▶ **Task brief**: Write out each line from the data below that includes the word "True".
══ Data extract ══
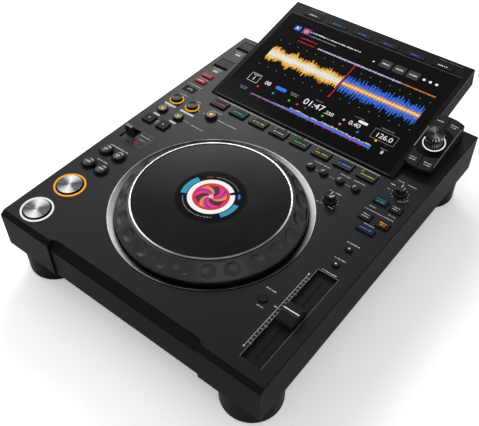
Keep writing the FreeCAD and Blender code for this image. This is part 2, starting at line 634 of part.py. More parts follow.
def make_bushes():
    bushes = []
    for name, x, y in (("TouchBush", "touch_x", "touch_y"), ("SpeedBush", "speed_x", "speed_y")):
        bush = revolved(name, [
            ("knob_shaft + shaft_gap", "board_top"), ("bush_radius + bush_flange", "board_top"),
            ("bush_radius + bush_flange", "under"), ("bush_radius - bush_slack", "under"),
            ("bush_radius - bush_slack", "0"), ("knob_shaft + shaft_gap", "0")])
        bushes.append(on_deck(bush, x, y))
    node("knob_bushes", group("KnobBushes", bushes))


def make_fader():
    x = "fader_x"
    y = "centre + fader_y"
    outer = box("FaderOuter", "fader_width + 2 * fader_skin", "fader_length + 2 * fader_skin",
                "fader_body", x, y, "deck + under - fader_body")
    trough = box("FaderTrough", "fader_width", "fader_length", "fader_sink + 1", x, y,
                 "deck - fader_sink - fader_skin")
    slot = box("FaderSlot", "fader_slot", "2 * fader_run + slot_room", "fader_body", x, y,
               "deck + under - fader_body + fader_skin")
    well = box("FaderWell", "fader_rail + 2 * gap", "2 * fader_run + well_room",
               "fader_body - fader_sink - 2 * fader_skin", x, y, "deck + under - fader_body + fader_skin")
    node("fader_track", cut("FaderCut", outer, [trough, slot, well]))
    half = "cap_length / 2"
    cap = padded("FaderCap", [
        ("0 - (%s)" % half, "cap_low"), (half, "cap_low"), (half, "cap_side"),
        ("cap_flat / 2", "cap_top"), ("0", "cap_top - cap_dip"), ("0 - cap_flat / 2", "cap_top"),
        ("0 - (%s)" % half, "cap_side")], "cap_width", "YZ_Plane")
    on_deck(cap, "fader_x - cap_width / 2", "fader_y")
    stem_low = "deck + under - fader_body + fader_skin + shoe_thick + gap"
    stem = box("FaderStem", "fader_stem", "stem_length", "deck + cap_low + lap - (%s)" % stem_low,
               x, y, stem_low)
    shoe = box("FaderShoe", "fader_rail", "shoe_length", "shoe_thick", x, y,
               "deck + under - fader_body + fader_skin + gap")
    node("tempo_slider", fuse("FaderSlide", [cap, stem, shoe]))


# Media slots at the left, with their hinged doors

def make_media():
    wells = []
    for name, label, y in (("Card", "card_door", "card_y"), ("Stick", "stick_door", "stick_y")):
        outer = box(name + "Outer", "media_side + 2 * media_wall", "media_side + 2 * media_wall",
                    "media_depth", "media_x", "centre + " + y, "deck + under - media_depth")
        inner = box(name + "Inner", "media_side", "media_side", "media_depth", "media_x",
                    "centre + " + y, "deck + under - media_depth + media_wall")
        wells.append(cut(name + "Well", outer, [inner]))
        span = "media_side - 2 * gap"
        length = "media_side - door_mouth - gap"
        hinge_y = "centre + %s + media_side / 2 - gap - door_thick / 2" % y
        hinge_z = "deck - gap - door_thick / 2"
        leaf = box(name + "Leaf", span, "%s - door_thick / 2" % length, "door_thick", "media_x",
                   "%s - (%s - door_thick / 2) / 2" % (hinge_y, length), "deck - gap - door_thick")
        barrel = rod(name + "Barrel", "door_thick / 2", span, "media_x", hinge_y, hinge_z)
        node(label, fuse(name + "Door", [leaf, barrel]))
    node("media_slots", group("MediaWells", wells))


# Display slab

def make_display():
    depth = "display_thick - frame_thick"
    outer = flat_box("CoverOuter", "display_width", "display_length", depth, 0, 0, "0 - display_thick")
    inner = flat_box("CoverInner", "display_width - 2 * cover_wall", "display_length - 2 * cover_wall",
                     depth, 0, "cover_wall", "0 - display_thick + cover_wall")
    node("display_rear_cover", on_display(cut("CoverCut", outer, [inner])))
    plate = flat_box("FramePlate", "display_width", "display_length", "frame_thick", 0, 0,
                     "0 - frame_thick")
    window = flat_box("FrameWindow", "glass_width + 2 * window_gap", "glass_length + 2 * window_gap",
                      "frame_thick + 2", 0, "glass_low - window_gap", "0 - frame_thick - 1")
    keys = []
    key_holes = []
    for step in range(6):
        x = "soft_pitch * %s" % (step - 2.5)
        key_holes.append(flat_box("SoftHole%d" % step, "soft_width + 2 * gap", "soft_depth + 2 * gap",
                                  "frame_thick + 2", x, "soft_y - soft_depth / 2 - gap",
                                  "0 - frame_thick - 1"))
        cap = flat_box("SoftCap%d" % step, "soft_width", "soft_depth", "soft_rise + frame_thick + gap",
                       x, "soft_y - soft_depth / 2", "0 - frame_thick - gap")
        lip = flat_box("SoftLip%d" % step, "soft_width + 2 * (gap + flange)", "soft_depth + 2 * gap",
                       "flange_thick", x, "soft_y - soft_depth / 2 - gap",
                       "0 - frame_thick - gap - flange_thick")
        keys.append(fuse("SoftKey%d" % step, [cap, lip]))
    node("display_front_frame", on_display(cut("FrameCut", plate, [window] + key_holes)))
    node("display_buttons", on_display(group("SoftKeys", keys)))
    glass = flat_box("Glass", "glass_width", "glass_length", "glass_thick", 0, "glass_low",
                     "0 - frame_thick")
    node("display_glass", on_display(group("GlassPane", [glass])))
    screen = flat_box("Screen", "glass_width + 2 * screen_lip", "glass_length + screen_lip",
                      "screen_thick", 0, "glass_low - window_gap", "0 - frame_thick - screen_thick")
    node("display_panel", on_display(group("ScreenModule", [screen])))


# Selector wing to the right of the display

def make_wing():
    middle = "(wing_left + wing_right) / 2"
    width = "wing_right - wing_left"
    deep = "display_thick + wing_rise"
    strip = flat_box("WingStrip", width, "2 * wing_radius", deep, middle, "wing_centre - wing_radius",
                     "0 - display_thick")
    drum = cylinder("WingDrum", "wing_radius", deep, middle, "wing_centre", "0 - display_thick")
    solid = common("WingSolid", strip, drum)
    slab = flat_box("WingSlab", "display_width", "display_length", "display_thick", 0, 0,
                    "0 - display_thick")
    block = on_display(cut("WingTrim", solid, [slab]))
    below = box("WingBelow", "case_width", "case_depth", "case_height", 0, "centre", "foot_height")
    bores = [cylinder("WingBore", "selector_shaft + shaft_gap", deep, middle, "wing_centre",
                      "0 - selector_depth - selector_travel - gap")]
    keys = []
    for side, sign in (("Left", "-"), ("Right", "+")):
        for end in ("Near", "Far"):
            for kind, slack in (("Key", "0"), ("Pocket", "gap")):
                thick = "wing_key_thick + " + ("0" if kind == "Key" else "soft_travel + gap")
                half = "(%s) / 2 - wing_key_side - wing_key_gap + 2 * (%s)" % (width, slack)
                low = "wing_centre - wing_radius" if end == "Near" else "wing_centre"
                spot = "%s %s (wing_key_gap + (%s) / 2 - (%s))" % (middle, sign, half, slack)
                rise = "wing_rise - (%s)" % thick
                top = "wing_key_rise + %s" % thick
                bar = flat_box("Wing%s%s%sBar" % (kind, side, end), half, "wing_radius", top, spot,
                               low, rise)
                outer = cylinder("Wing%s%s%sOut" % (kind, side, end), "wing_key_outer + %s" % slack, top,
                                 middle, "wing_centre", rise)
                inner = cylinder("Wing%s%s%sIn" % (kind, side, end), "wing_key_inner - %s" % slack,
                                 "2 * (%s) + 2" % top, middle, "wing_centre", "%s - 1" % rise)
                ring = cut("Wing%s%s%sRing" % (kind, side, end), outer, [inner])
                sector = common("Wing%s%s%s" % (kind, side, end), bar, ring)
                (keys if kind == "Key" else bores).append(sector)
    tools = on_display(group("WingBores", bores))
    node("selector_housing", cut("WingHousing", block, [below, tools]))
    node("selector_keys", on_display(group("WingKeys", keys)))
    skirt = "wing_rise + selector_travel + gap"
    crown = "wing_rise + selector_rise"
    knob = revolved("Selector", [
        ("selector_bore + shaft_gap", skirt), ("selector_hub", skirt),
        ("selector_waist", "wing_rise + selector_base"), ("selector_top", crown + " - selector_crown"),
        ("selector_top - selector_edge", crown), ("0", crown), ("0", crown + " - selector_cap"),
        ("selector_bore + shaft_gap", crown + " - selector_cap")])
    shaft = revolved("SelectorShaft", [
        ("0", "0 - selector_depth"), ("selector_shaft", "0 - selector_depth"),
        ("selector_shaft", skirt + " - gap"), ("selector_bore", skirt + " - gap"),
        ("selector_bore", crown + " - selector_cap - gap"), ("0", crown + " - selector_cap - gap")])
    spot_y = "centre + display_edge_y + wing_centre * cos(display_tilt)"
    spot_z = "deck + display_edge_z + wing_centre * sin(display_tilt)"
    node("rotary_selector", place(knob, middle, spot_y, spot_z, "display_tilt"))
    node("selector_shaft", place(shaft, middle, spot_y, spot_z, "display_tilt"))


# Boards, power supply and rear sockets

def make_boards():
    thick = "board_thick"
    low = "deck + board_top - board_thick"
    pieces = []
    for name, x_low, x_high, y_low, y_high in (
            ("Row", "0 - board_side", "board_side", "board_row", "board_back"),
            ("Left", "0 - board_side", "0 - board_inner", "board_front", "board_row + 1"),
            ("Right", "board_inner", "board_side", "board_right", "board_row + 1"),
            ("Reset", "board_inner", "board_reset_x - gap", "board_reset", "board_right + 1")):
        pieces.append(box("Board" + name, "(%s) - (%s)" % (x_high, x_low), "(%s) - (%s)" % (y_high, y_low),
                          thick, "((%s) + (%s)) / 2" % (x_high, x_low),
                          "centre + ((%s) + (%s)) / 2" % (y_high, y_low), low))
    node("control_board", fuse("ControlBoard", pieces))
    top = "floor_top + main_rise"
    board = box("MainSheet", "main_width", "main_depth", "main_thick", 0, "centre + main_y", top)
    on_board = "%s + main_thick - part_sink" % top
    chip = box("MainChip", "chip_side", "chip_side", "chip_height", "chip_x", "centre + main_y", on_board)
    sink = box("MainSink", "sink_width", "sink_depth", "sink_height", "sink_x",
               "centre + main_y + sink_y", on_board)
    node("main_board", fuse("MainBoard", [board, chip, sink]))
    node("power_supply", box("PowerSupply", "supply_width", "supply_depth", "supply_height", "supply_x",
                             "centre + supply_y", "floor_top"))


def make_sockets():
    back = "centre + case_depth / 2"
    low = "foot_height + jack_low"
    middle = "%s + jack_height / 2" % low
    plate = box("JackPlate", "jack_width - 2 * gap", "jack_thick", "jack_height - 2 * gap", "jack_x",
                "%s - jack_thick / 2" % back, "%s + gap" % low)
    solids = [plate]
    holes = []
    for index in range(3):
        x = "jack_x - jack_width / 2 + %d * audio_pitch" % (index + 1)
        solids.append(post_back("Audio%d" % index, "audio_radius", "jack_thick + audio_stub", x,
                                "%s - jack_thick - audio_stub + lap" % back, middle))
        holes.append(post_back("AudioBore%d" % index, "audio_bore", "audio_length", x,
                               "%s - audio_length + jack_thick" % back, middle))
    for name, x, width, height in (("Network", "jack_x + network_step", "network_width", "network_height"),
                                   ("Host", "jack_x + host_step", "host_width", "host_height")):
        solids.append(box(name + "Shell", "%s + 2 * socket_wall" % width, "network_depth",
                          "%s + 2 * socket_wall" % height, x, "%s - network_depth / 2" % back,
                          "%s - (%s) / 2 - socket_wall" % (middle, height)))
        holes.append(box(name + "Hollow", width, "network_depth", height, x,
                         "%s - network_depth / 2 + socket_wall" % back, "%s - (%s) / 2" % (middle, height)))
    node("rear_jack_plate", cut("JackCut", fuse("JackFuse", solids), holes))
    outer = box("InletOuter", "inlet_width - 2 * gap", "inlet_depth", "inlet_height - 2 * gap", "inlet_x",
                "%s - inlet_depth / 2" % back, "%s + gap" % low)
    hollow = box("InletHollow", "inlet_width - 2 * gap - 2 * inlet_wall", "inlet_depth",
                 "inlet_height - 2 * gap - 2 * inlet_wall", "inlet_x",
                 "%s - inlet_depth / 2 + inlet_wall" % back, "%s + gap + inlet_wall" % low)
    blades = [box("Blade%d" % step, "blade_thick", "inlet_depth - blade_short", "blade_height",
                  "inlet_x + %d * blade_pitch" % (step - 1),
                  "%s - blade_back - (inlet_depth - blade_short) / 2" % back,
                  "%s - blade_height / 2" % middle) for step in range(3)]
    node("ac_inlet", fuse("InletFuse", [cut("InletCut", outer, [hollow])] + blades))


make_case()
make_bottom()
make_feet()
make_buttons()
make_light_rings()
make_panel()
make_jog()
make_lever()
make_knobs()
make_bushes()
make_fader()
make_media()
make_display()
make_wing()
make_boards()
make_sockets()
doc.recompute()

for thing in doc.Objects:
    if "Invalid" in thing.State or "Error" in thing.State:
        raise SystemExit("failed object: %s %s" % (thing.Name, thing.State))
if len(NODES) > 60:
    raise SystemExit("too many sub-parts: %d" % len(NODES))
for label, thing in NODES.items():
    if thing.Shape.isNull() or not thing.Shape.isValid():
        raise SystemExit("bad shape: " + label)

os.makedirs("parts", exist_ok=True)
whole = FreeCAD.BoundBox()
for label, thing in NODES.items():
    thing.Shape.exportStep("parts/%s.step" % label)
    whole.add(thing.Shape.BoundBox)
    print("%-26s solids %2d  volume %10.1f" % (label, len(thing.Shape.Solids), thing.Shape.Volume))
print("nodes", len(NODES), "box", whole)
print("deck", value("deck"), "centre", value("centre"))
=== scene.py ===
import math
import random

import bmesh
import bpy
from mathutils import Matrix, Vector


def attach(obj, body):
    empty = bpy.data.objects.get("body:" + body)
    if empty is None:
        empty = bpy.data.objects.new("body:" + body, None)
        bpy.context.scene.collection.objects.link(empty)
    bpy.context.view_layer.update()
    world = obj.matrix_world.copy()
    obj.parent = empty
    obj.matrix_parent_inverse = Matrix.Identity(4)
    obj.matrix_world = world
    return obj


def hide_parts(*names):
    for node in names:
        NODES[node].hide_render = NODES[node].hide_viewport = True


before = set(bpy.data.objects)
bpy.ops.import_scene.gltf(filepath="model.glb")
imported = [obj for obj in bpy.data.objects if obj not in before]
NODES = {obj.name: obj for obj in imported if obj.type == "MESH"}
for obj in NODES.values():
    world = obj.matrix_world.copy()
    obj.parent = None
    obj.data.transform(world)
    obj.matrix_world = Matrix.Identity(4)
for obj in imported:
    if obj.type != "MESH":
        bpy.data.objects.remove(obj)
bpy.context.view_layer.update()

MM = 0.001

# The row frame has its origin under the middle of the whole object. The points that the dressing
# uses are measured from the middle of the case at the height of the deck, in millimetres.
CENTRE = -31.5634
DECK = 78.4
TILT = math.radians(12.46)
DISPLAY_ROW = 83.4
DISPLAY_RISE = 1.5
CHASSIS = "chassis"

# Where the larger controls stand, and how far apart the ones in a row are, in millimetres.
JOG = (0.0, -65.5, 0.0)
PLAY = (-138.0, -176.0)
CUE = (-138.0, -131.5)
LEVER = (-146.5, -32.5)
SLIDER = (140.5, -124.5)
TOUCH_KNOB = (89.1, 16.3)
SPEED_KNOB = (140.6, 68.6)
SELECTOR = (137.0, 62.0)
BUTTON_ROW = 46.5
PAD_ROW, PAD_PITCH = 70.5, 28.7
KEY_ROW, KEY_PITCH = 167.5, 36.0
WELL_FLOOR = -4.0
CASE_BACK = 201.7


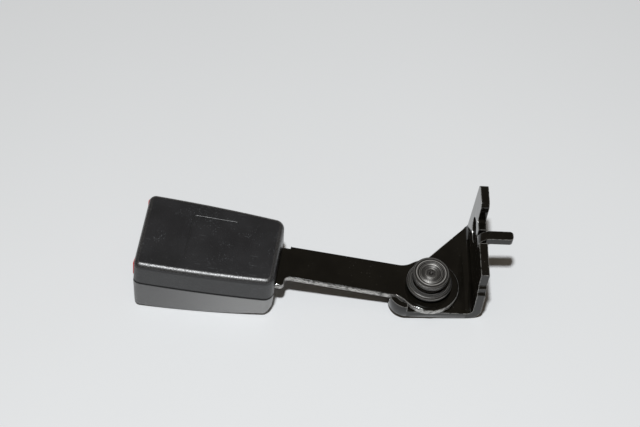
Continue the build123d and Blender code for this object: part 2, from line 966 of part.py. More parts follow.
MOUNT_PIECES = {
    "pivot_stud": pivot_stud,
    "stud_collar": stud_collar,
    "wave_washer": wave_washer,
    "pivot_bush": pivot_bush,
    "spacer_washer": spacer_washer,
    "bracket": bracket,
    "arm_plate": arm_plate,
}
HEAD_PIECES = {
    "housing_upper": housing_upper,
    "housing_lower": housing_lower,
    "tongue_guide": tongue_guide,
    "buckle_frame": buckle_frame,
    "frame_bridge": frame_bridge,
    "frame_rivets": frame_rivets,
    "latch_pivot_pin": latch_pivot_pin,
    "latch_plate": latch_plate,
    "release_button": release_button,
    "ejector": ejector,
    "ejector_spring": ejector_spring,
    "button_springs": button_springs,
    "latch_spring": latch_spring,
}


def bolt_hole_centre():
    """Centre of the seat bolt hole on the flange's outer face, in the pivot's frame."""
    turn = math.radians(bracket_turn)
    x = flange_outer * math.cos(turn) - bolt_hole_back * math.sin(turn)
    y = flange_outer * math.sin(turn) + bolt_hole_back * math.cos(turn)
    return x, y, bolt_hole_up


def main():
    """Write one STEP file per piece, with the bolt hole's centre at the origin."""
    os.makedirs("parts", exist_ok=True)
    x, y, z = bolt_hole_centre()
    for pieces, offset in ((MOUNT_PIECES, 0), (HEAD_PIECES, head_offset)):
        for name, build in pieces.items():
            piece = Pos(-x, -y - offset, -z) * build()
            piece.label = name
            export_step(piece, f"parts/{name}.step")
            print(name, len(piece.solids()), round(piece.volume, 1), piece.is_valid)


main()
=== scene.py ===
import json
import logging
import math
from dataclasses import dataclass, field
from enum import Enum

import bmesh
import bpy
from mathutils import Matrix, Vector


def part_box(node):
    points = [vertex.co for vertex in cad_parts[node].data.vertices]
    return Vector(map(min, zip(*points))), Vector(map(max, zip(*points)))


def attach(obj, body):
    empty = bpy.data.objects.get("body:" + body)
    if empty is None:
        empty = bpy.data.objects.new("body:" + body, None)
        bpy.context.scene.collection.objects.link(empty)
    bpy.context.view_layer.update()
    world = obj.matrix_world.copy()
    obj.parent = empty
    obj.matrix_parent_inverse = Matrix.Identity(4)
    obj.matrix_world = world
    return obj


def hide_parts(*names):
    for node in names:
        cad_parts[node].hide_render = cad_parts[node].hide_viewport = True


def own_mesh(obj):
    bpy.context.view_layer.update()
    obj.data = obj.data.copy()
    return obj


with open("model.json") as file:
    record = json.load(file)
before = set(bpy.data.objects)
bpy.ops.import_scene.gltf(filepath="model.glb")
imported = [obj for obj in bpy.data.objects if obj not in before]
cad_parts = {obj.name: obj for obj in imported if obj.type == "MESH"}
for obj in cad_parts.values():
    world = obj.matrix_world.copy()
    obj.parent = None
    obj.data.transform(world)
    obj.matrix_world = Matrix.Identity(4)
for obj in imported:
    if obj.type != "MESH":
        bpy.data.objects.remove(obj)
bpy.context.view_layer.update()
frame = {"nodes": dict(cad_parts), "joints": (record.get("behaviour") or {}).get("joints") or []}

MM = 0.001
WELD_MM = 0.002
BEVEL_SEGMENTS = 3
MADE: dict[str, bpy.types.Material] = {}
Colour = tuple[float, float, float]
log = logging.getLogger("buckle")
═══
▶ **Result below**:
os.makedirs("parts", exist_ok=True)
        NODES[node].hide_render = NODES[node].hide_viewport = True
    os.makedirs("parts", exist_ok=True)
        cad_parts[node].hide_render = cad_parts[node].hide_viewport = True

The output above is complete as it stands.